[Required task]
Extract the data exactly, missing nothing.

[Dataset content]

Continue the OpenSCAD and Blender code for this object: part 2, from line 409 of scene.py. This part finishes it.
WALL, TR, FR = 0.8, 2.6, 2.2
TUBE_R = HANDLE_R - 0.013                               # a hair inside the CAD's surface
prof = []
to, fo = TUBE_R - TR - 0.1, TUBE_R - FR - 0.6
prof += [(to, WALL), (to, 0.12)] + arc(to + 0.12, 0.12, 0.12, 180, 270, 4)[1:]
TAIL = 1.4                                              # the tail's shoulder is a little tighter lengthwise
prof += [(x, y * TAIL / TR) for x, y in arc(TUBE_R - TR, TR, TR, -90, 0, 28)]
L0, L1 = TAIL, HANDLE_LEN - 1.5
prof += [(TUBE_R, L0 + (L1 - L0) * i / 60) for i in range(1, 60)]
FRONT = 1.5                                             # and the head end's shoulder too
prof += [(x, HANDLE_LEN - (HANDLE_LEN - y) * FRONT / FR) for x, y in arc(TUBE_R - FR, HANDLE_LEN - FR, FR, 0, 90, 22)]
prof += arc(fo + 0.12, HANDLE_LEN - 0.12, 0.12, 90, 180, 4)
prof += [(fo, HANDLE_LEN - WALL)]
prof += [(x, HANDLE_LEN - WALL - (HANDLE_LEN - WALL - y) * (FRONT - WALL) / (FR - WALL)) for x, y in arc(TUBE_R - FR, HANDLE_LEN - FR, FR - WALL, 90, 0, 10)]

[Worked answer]
Continue the OpenSCAD and Blender code for this object: part 2, from line 409 of scene.py. This part finishes it.
WALL, TR, FR = 0.8, 2.6, 2.2
TUBE_R = HANDLE_R - 0.013                               # a hair inside the CAD's surface
prof = []
to, fo = TUBE_R - TR - 0.1, TUBE_R - FR - 0.6
prof += [(to, WALL), (to, 0.12)] + arc(to + 0.12, 0.12, 0.12, 180, 270, 4)[1:]
TAIL = 1.4                                              # the tail's shoulder is a little tighter lengthwise
prof += [(x, y * TAIL / TR) for x, y in arc(TUBE_R - TR, TR, TR, -90, 0, 28)]
L0, L1 = TAIL, HANDLE_LEN - 1.5
prof += [(TUBE_R, L0 + (L1 - L0) * i / 60) for i in range(1, 60)]
FRONT = 1.5                                             # and the head end's shoulder too
prof += [(x, HANDLE_LEN - (HANDLE_LEN - y) * FRONT / FR) for x, y in arc(TUBE_R - FR, HANDLE_LEN - FR, FR, 0, 90, 22)]
prof += arc(fo + 0.12, HANDLE_LEN - 0.12, 0.12, 90, 180, 4)
prof += [(fo, HANDLE_LEN - WALL)]
prof += [(x, HANDLE_LEN - WALL - (HANDLE_LEN - WALL - y) * (FRONT - WALL) / (FR - WALL)) for x, y in arc(TUBE_R - FR, HANDLE_LEN - FR, FR - WALL, 90, 0, 10)]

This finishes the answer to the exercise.